■ **Your goal**:
Restate verbatim the lines between the one holding "obj.data.transform(obj.matrix_world)" and the one holding "return (1 - share)", both included, and no others.
***
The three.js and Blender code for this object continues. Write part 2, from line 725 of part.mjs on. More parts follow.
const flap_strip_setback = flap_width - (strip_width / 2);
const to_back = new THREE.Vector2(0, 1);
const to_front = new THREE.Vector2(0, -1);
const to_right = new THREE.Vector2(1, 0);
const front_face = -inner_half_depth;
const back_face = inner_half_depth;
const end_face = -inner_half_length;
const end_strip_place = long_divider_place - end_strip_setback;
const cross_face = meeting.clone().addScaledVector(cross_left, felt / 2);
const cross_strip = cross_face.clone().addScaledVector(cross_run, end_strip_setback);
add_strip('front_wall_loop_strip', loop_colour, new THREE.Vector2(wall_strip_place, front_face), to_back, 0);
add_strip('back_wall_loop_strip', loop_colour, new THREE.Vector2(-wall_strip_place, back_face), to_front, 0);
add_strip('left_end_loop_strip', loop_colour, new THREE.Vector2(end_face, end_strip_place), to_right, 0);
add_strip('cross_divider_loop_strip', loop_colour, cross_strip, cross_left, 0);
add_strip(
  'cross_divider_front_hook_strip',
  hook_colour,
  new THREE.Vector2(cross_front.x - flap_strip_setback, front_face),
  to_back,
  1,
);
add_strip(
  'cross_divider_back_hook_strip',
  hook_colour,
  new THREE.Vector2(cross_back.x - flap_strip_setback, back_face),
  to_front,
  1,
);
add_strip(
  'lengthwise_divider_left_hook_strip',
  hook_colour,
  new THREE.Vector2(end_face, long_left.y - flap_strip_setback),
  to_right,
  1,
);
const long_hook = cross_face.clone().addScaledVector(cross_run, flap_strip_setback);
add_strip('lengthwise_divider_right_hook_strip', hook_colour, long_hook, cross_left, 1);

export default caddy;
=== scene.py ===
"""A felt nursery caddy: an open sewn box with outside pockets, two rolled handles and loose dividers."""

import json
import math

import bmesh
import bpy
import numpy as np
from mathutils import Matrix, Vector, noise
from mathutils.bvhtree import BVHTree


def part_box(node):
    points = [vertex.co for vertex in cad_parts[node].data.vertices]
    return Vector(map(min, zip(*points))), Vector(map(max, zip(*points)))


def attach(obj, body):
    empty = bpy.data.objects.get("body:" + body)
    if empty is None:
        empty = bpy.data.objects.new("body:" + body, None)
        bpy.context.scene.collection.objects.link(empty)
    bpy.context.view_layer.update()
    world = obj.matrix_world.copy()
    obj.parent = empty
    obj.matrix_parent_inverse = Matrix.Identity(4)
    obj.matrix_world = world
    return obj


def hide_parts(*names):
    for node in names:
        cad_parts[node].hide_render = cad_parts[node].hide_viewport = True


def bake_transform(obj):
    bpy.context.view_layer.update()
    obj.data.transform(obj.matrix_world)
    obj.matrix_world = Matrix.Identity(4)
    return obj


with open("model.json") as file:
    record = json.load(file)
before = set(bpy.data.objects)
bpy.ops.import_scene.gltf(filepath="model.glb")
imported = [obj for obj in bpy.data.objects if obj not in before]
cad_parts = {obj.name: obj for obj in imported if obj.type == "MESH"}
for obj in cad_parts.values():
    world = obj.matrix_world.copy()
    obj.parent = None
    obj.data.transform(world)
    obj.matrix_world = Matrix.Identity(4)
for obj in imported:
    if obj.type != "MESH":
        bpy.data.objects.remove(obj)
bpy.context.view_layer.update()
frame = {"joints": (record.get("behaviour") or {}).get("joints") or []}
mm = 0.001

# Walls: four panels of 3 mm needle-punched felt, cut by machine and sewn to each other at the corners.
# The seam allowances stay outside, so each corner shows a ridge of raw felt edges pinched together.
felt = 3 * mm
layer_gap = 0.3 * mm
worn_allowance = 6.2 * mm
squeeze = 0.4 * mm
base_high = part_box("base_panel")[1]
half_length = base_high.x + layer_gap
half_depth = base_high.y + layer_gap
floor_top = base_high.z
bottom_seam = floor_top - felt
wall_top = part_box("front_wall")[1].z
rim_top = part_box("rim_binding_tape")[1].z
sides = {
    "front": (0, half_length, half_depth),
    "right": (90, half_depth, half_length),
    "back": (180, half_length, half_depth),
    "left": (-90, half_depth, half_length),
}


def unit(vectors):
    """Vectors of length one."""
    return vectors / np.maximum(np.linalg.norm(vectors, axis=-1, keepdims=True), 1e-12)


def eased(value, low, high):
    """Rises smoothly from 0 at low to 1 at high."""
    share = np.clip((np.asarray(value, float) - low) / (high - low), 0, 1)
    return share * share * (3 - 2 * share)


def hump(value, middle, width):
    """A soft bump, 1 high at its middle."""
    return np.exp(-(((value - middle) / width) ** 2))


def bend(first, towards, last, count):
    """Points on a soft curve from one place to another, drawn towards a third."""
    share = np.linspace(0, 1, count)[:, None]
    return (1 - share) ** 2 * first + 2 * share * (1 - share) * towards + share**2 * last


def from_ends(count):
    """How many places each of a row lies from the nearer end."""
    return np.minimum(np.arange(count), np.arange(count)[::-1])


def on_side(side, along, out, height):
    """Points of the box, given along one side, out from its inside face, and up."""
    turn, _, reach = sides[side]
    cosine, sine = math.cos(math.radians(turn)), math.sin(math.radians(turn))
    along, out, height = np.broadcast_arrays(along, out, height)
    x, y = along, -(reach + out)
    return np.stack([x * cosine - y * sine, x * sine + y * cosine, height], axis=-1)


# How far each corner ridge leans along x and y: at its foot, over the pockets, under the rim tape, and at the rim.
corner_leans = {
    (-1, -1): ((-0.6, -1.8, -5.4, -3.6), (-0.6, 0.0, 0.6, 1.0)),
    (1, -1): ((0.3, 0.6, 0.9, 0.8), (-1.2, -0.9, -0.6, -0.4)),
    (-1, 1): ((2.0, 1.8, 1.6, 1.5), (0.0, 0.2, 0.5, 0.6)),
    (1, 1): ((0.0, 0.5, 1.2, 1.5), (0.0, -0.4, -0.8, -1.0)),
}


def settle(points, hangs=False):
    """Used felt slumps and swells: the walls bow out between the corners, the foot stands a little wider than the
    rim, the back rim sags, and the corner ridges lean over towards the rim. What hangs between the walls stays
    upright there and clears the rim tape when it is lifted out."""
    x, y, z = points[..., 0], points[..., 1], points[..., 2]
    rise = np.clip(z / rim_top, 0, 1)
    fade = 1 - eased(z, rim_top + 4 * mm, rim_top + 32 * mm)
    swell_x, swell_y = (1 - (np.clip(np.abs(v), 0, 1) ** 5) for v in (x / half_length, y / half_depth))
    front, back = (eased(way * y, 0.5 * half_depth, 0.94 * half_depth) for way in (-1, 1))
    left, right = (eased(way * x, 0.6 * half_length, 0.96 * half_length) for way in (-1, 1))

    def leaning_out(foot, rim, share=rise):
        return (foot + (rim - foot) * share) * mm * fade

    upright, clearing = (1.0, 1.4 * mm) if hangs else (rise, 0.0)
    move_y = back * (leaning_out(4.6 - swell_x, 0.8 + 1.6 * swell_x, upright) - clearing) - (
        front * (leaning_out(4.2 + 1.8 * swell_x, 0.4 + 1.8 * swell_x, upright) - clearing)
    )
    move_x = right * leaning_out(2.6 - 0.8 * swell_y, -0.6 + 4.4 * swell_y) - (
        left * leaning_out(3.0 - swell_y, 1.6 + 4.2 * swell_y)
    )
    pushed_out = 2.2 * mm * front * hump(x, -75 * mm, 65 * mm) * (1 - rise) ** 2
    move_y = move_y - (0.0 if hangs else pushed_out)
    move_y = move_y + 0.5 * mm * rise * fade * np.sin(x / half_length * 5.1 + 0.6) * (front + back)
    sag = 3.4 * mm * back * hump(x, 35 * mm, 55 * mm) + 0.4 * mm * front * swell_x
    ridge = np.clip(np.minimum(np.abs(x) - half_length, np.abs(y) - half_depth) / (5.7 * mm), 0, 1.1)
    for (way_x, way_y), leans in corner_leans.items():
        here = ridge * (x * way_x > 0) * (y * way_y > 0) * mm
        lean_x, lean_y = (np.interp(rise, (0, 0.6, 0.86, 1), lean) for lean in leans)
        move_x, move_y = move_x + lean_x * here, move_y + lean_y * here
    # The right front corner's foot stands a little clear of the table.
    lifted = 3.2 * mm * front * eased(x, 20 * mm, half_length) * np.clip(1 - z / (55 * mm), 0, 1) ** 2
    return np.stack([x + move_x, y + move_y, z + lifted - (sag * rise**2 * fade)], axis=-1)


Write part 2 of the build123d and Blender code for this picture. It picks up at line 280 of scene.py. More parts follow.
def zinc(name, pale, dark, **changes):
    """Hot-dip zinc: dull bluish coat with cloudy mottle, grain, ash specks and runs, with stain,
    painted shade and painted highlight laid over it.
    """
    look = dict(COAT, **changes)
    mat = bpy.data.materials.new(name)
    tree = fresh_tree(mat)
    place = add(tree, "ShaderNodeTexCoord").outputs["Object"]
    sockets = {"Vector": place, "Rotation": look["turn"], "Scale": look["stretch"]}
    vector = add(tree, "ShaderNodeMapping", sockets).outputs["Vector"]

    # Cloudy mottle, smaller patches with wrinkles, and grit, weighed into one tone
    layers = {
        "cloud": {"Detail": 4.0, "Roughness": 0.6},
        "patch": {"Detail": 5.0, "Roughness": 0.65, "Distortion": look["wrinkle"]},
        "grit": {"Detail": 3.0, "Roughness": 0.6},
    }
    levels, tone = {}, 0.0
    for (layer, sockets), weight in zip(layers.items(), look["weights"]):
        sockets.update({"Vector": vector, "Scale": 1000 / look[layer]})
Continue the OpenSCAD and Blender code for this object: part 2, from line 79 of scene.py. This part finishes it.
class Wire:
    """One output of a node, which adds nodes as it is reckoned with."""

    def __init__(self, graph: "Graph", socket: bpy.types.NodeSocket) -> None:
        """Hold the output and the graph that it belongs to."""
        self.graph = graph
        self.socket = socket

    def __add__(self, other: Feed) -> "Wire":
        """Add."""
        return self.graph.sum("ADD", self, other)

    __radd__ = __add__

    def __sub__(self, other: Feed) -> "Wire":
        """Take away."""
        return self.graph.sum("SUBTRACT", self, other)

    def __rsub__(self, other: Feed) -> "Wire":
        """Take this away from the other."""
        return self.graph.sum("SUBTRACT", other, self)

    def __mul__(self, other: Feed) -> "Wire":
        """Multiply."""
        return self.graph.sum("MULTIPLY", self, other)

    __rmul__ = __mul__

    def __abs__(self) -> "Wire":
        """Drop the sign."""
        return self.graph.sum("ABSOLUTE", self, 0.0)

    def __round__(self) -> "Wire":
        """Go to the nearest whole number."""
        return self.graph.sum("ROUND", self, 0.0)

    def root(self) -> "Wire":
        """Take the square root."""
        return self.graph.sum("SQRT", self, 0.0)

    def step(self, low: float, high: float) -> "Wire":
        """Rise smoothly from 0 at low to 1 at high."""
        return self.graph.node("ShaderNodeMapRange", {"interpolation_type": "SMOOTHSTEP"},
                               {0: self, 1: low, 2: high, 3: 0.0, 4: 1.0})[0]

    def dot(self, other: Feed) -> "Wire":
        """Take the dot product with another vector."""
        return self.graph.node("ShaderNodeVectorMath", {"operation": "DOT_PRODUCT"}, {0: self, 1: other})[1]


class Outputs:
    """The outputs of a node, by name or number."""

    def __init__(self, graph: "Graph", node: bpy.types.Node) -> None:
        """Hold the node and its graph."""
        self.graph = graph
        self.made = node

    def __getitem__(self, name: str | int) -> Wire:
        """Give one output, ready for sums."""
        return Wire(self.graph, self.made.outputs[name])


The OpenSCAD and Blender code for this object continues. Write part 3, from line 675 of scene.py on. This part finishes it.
***
■ **Solution to this problem**:
    obj.data.transform(obj.matrix_world)
    obj.matrix_world = Matrix.Identity(4)
    return obj


with open("model.json") as file:
    record = json.load(file)
before = set(bpy.data.objects)
bpy.ops.import_scene.gltf(filepath="model.glb")
imported = [obj for obj in bpy.data.objects if obj not in before]
cad_parts = {obj.name: obj for obj in imported if obj.type == "MESH"}
for obj in cad_parts.values():
    world = obj.matrix_world.copy()
    obj.parent = None
    obj.data.transform(world)
    obj.matrix_world = Matrix.Identity(4)
for obj in imported:
    if obj.type != "MESH":
        bpy.data.objects.remove(obj)
bpy.context.view_layer.update()
frame = {"joints": (record.get("behaviour") or {}).get("joints") or []}
mm = 0.001

# Walls: four panels of 3 mm needle-punched felt, cut by machine and sewn to each other at the corners.
# The seam allowances stay outside, so each corner shows a ridge of raw felt edges pinched together.
felt = 3 * mm
layer_gap = 0.3 * mm
worn_allowance = 6.2 * mm
squeeze = 0.4 * mm
base_high = part_box("base_panel")[1]
half_length = base_high.x + layer_gap
half_depth = base_high.y + layer_gap
floor_top = base_high.z
bottom_seam = floor_top - felt
wall_top = part_box("front_wall")[1].z
rim_top = part_box("rim_binding_tape")[1].z
sides = {
    "front": (0, half_length, half_depth),
    "right": (90, half_depth, half_length),
    "back": (180, half_length, half_depth),
    "left": (-90, half_depth, half_length),
}


def unit(vectors):
    """Vectors of length one."""
    return vectors / np.maximum(np.linalg.norm(vectors, axis=-1, keepdims=True), 1e-12)


def eased(value, low, high):
    """Rises smoothly from 0 at low to 1 at high."""
    share = np.clip((np.asarray(value, float) - low) / (high - low), 0, 1)
    return share * share * (3 - 2 * share)


def hump(value, middle, width):
    """A soft bump, 1 high at its middle."""
    return np.exp(-(((value - middle) / width) ** 2))


def bend(first, towards, last, count):
    """Points on a soft curve from one place to another, drawn towards a third."""
    share = np.linspace(0, 1, count)[:, None]
    return (1 - share) ** 2 * first + 2 * share * (1 - share) * towards + share**2 * last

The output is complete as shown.